My name is Jennifer and I live in the state of Indiana in the U.S. I've been collecting skulls and bones for a little over a year now. My collection isn't that big or interesting: mostly white-tail deer skulls (all does, so far) and raccoon skulls. I just acquired an opossum skull that's being cleaned right now, and I have a coyote skull, a house cat skull, some mouse skulls I got out of owl pellets, and a kit fox skull. The skulls that I've seen in the wild that I couldn't take were more interesting. It's illegal to own most bird skulls (or feathers) here in the U.S. due to the Migratory Bird Treaty Act (16U.S.C. 703-712). About the only bird skulls a person can own if they don't have a special license (such as museums, hurt bird rehabbers, nature centers, or zoos) are certain domestic birds like chickens, geese, and turkeys, or wild game birds that can be hunted, such as grouse, quail, or pheasant. But I've seen in the wild (and left there) bones and skulls and feathers from red-tailed hawks, several different sorts of owls, cardinals, turkey vultures, several types of cranes and herons, starlings, American robins, house sparrows, and goldfinches.
The most interesting bone I own isn't a skull, alas; it's a femur from a white-tailed deer that was very, very badly broken and then healed well enough for the deer to use the leg again before it died from something else. I found it and half of a tibia in the forest where I go often to look for bones. I can't say for certain what the deer died of, but because the other half of the tibia was chewed away, and because most of the bones I find in that forest are gnawed on by coyotes, (and because it was nowhere near a road), I believe it was killed and eaten by coyotes. I can send you a picture of it if you like. It's got a very interesting heal pattern.
Hi Jake, me again. Sorry I don't know that much about bones but I hope your 2 posts go really well, From Findlay.
My favourite skull is either my sika deer skull, my fallow deer
skull or my crocodile skull.I could send photos if you like!
Hope this helps!
congrats on your 200th post! That's awesome. I have many favorite bones, and skulls, but of my collection I love my deer skull, Alyssa. She's a white-tailed deer. But I love narwhal skulls so much, they are amazing creatures.
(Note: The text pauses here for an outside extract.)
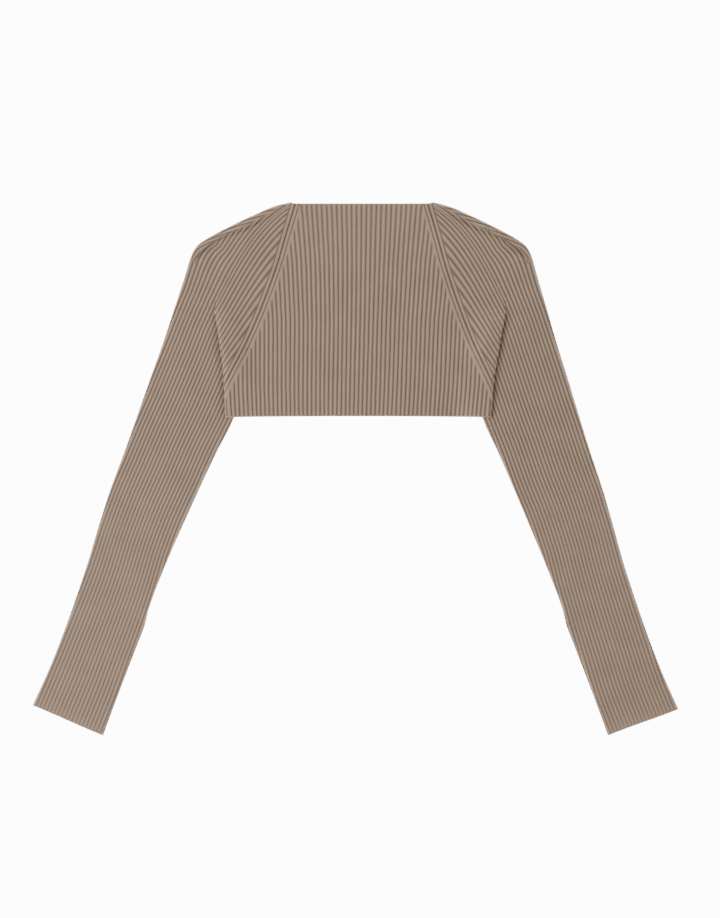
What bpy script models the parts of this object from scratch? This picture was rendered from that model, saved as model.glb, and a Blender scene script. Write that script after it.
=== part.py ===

I also love frog skulls!
Thanks everyone ! If you'd like to be featured with your favourite bone or skull send me an email to jakesbones@gmail.com and I'll try to include as many as I can.
Congrats on the 200th post!
I haven't been collecting for long at all (my brother was the one interested when we were kids. And of course my parents threw everything away when he grew out of it! How could they not know their daughter would go into osteology in her twenties?), but my most treasured skull is from a juvenile rhesus macaque that grandpa got somewhere in Asia in the 40s.
Hi everyone ! Thanks for offering to write about your favourite bone. If I haven't emailed you already can you email me at jakesbones@gmail.com and I'll tell you the sort of thing I was thinking of.
Mr Jake, Can we enter a favourite skull EVEN if it's not a skull? I know I'm being an awkward osteo-nerd but I have some 'new' bones (which I'm sure you already know about and just want the opportunity to brag ha ha)!!!
I was thinking it would just be for amateur bone collectors, but I was going to do a different thing for professional bone collectors later.